W.S. Jenks & Son

Remaining Performances (tickets available here):

Sunday, July 12 at 2:00 p.m.
Wednesday, July 15 at 9:50 p.m.
Tuesday, July 21 at 8:30 p.m.
Sunday, July 26 at 1:20 p.m.

They say: A collection of one-act plays about Ernest Hemingway, James M. Cain, James Jones, Gore Vidal, Tennessee Williams, Norman Mailer… and their women. Relax, there’s no test or white whales, scarlet letters or leaves of grass.

John’s take: Playwright/director James F. Bruns has set a high bar for himself with American Lit. Bruns and his cast and crew seek to shed light on the private lives of writers with whom audience members will have varying levels of familiarity. The series of brief episodes focuses on writers’ relationships and not their famous output. That they largely fall short of achieving their goal is little surprise, considering the odds stacked against them.

Writing about writers is a notoriously difficult endeavor, and Bruns does himself no favors by assuming a fair amount of prior knowledge from his audience. (It might serve Bruns well to offer a little more background on each vignette in the program, or at least the full names of the authors to aid in any post-show Wikipedia searches.) I am at least moderately familiar with all of the writers depicted herein, but I still struggled to understand the why and wherefore of most of the play. Bruns winks at his audience fairly often: For example, James M. Cain, the subject of the second vignette, attempts to calm his wife down by noting that the postman who woke her up only rang twice. Those who don’t know the references will be left almost completely in the dark.
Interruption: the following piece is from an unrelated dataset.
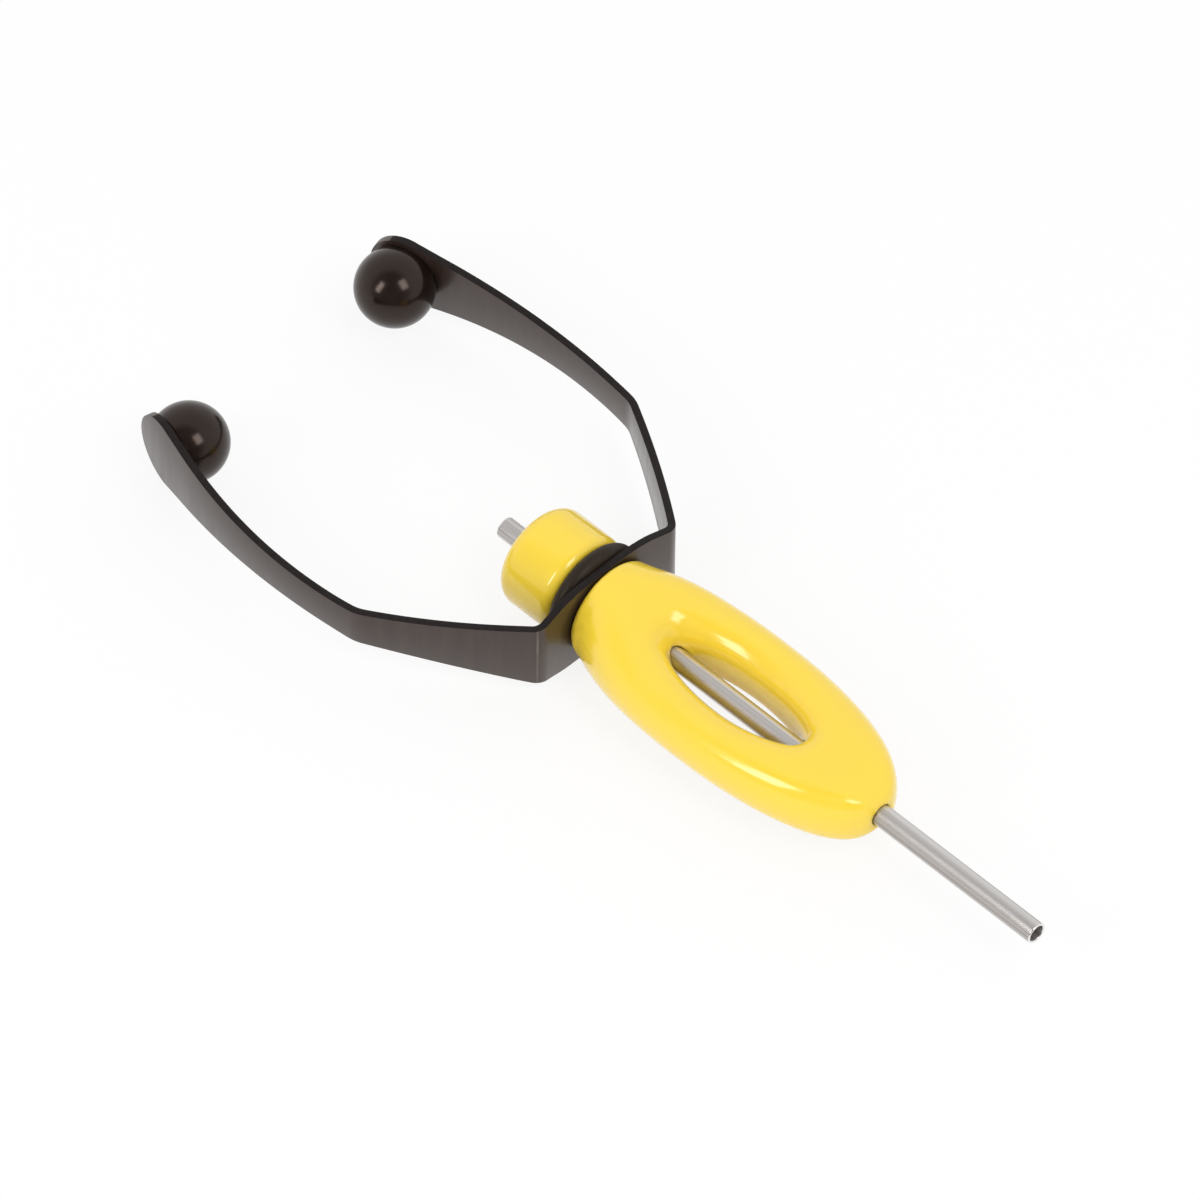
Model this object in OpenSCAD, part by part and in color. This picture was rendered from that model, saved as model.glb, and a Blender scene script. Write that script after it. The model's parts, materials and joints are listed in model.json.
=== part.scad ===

But even the most ardent bibliophiles are likely to find the play wanting. Bruns struggles to convey a sense of cohesiveness within the individual vignettes, let alone any thematic consistency across them. Moreover, their brevity (ten to fifteen minutes each) offers little time for Bruns to conjure any deep insights into what made these men (or “their women”) tick. While the vignettes each demonstrate Bruns’s ability to establish a strong sense of time and place, none manage to build to any sort of satisfying conclusion. It’s just hard to see what the target audience for the play is meant to be: novices won’t understand what’s going on, and experts won’t gain anything new.

The venue for American Lit is the cramped back room of the W.S. Jenks & Son hardware store. (I was terrified that the taller actors were going to hit their heads on the ceiling.) I’m happy to give the production team a pass for this challenge (and also to consider the possibility of opening-night jitters), but I can’t help but note that, with a few exceptions, the acting was flat and the staging stagnant. Indeed, until the final vignette (about the fiery Norman Mailer), the show suffered from a palpable lack of energy.

There’s a lot to admire about the reason why American Lit exists. Its subjects, after all, are some of the giants of literary history, men who have illuminated the essence of life in the 20th century for posterity. Bruns and his cast and crew aspire to tell us more about what these men were really like, and although the show itself will leave audiences frustrated, their efforts are likely to inspire further reading.

See it: Even the extra-credit assignments in your high school English class weren’t enough for you.

Skip it: You couldn’t make it through A Moveable Feast.